Ladies. Do not let a man–especially one you aren’t married too–tell you what to do simply because he is a man. He has no right. Do not suppress your calling, your gifts, your own true voice simply because you feel your husband should get the final say in all decisions; your authority is your own; use it when you can to position your marital relationship for the mutual submission our lives of faith call us too.
Maybe we should all get some counseling.
Those of us who are married must learn mutual submission. We must; and those who are single–you’ve got to learn it, too. We must seek equality; a way to discern how to live together, maximizing our strengths and gifts, minimizing our weaknesses and sins, and acknowledging the need we have for one another.
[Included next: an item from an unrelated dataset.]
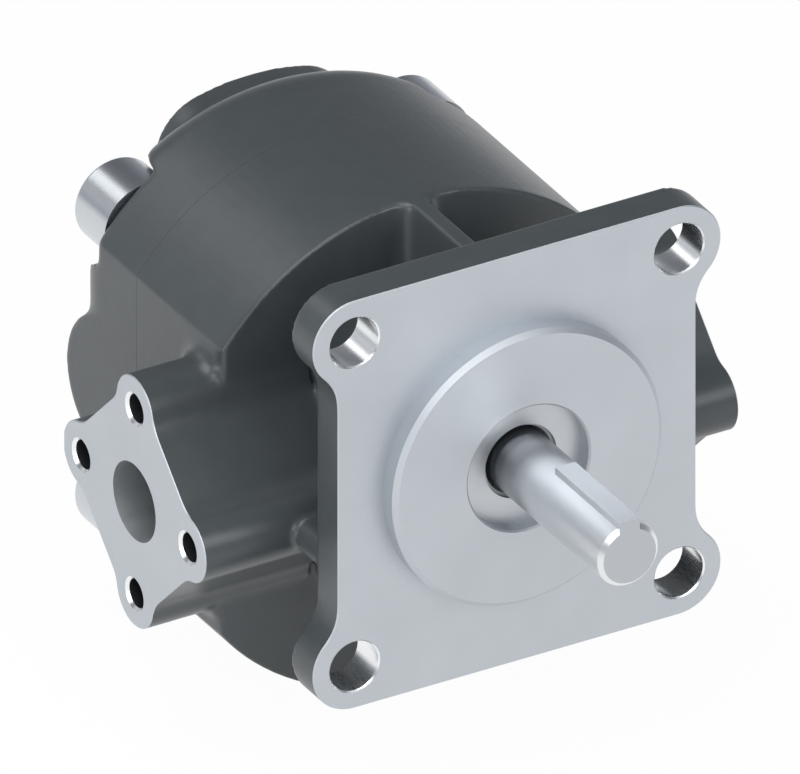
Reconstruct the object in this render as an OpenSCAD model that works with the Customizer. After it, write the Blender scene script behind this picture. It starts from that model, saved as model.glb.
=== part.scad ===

And we ought to question the standards and norms of the society we find ourselves in–and sometimes the standards & norms the church has had a hand in promoting.
If we could do these things, I think we would become imitators of God, as the beloved children we are, living in love as Christ loved us and gave himself up for us, shining as stars in the world around us, guiding them and one another to the Lord that unites us all.
Prayer:
Oh Father, help us. Help us to become like your son, help us to learn from all of Scripture. Thank you that even when we disagree, we know that we are united in your Spirit. More than any of this; help us to be people who mutually submit to one another in all ways, reflecting your character to the world. In Jesus’ name. Amen.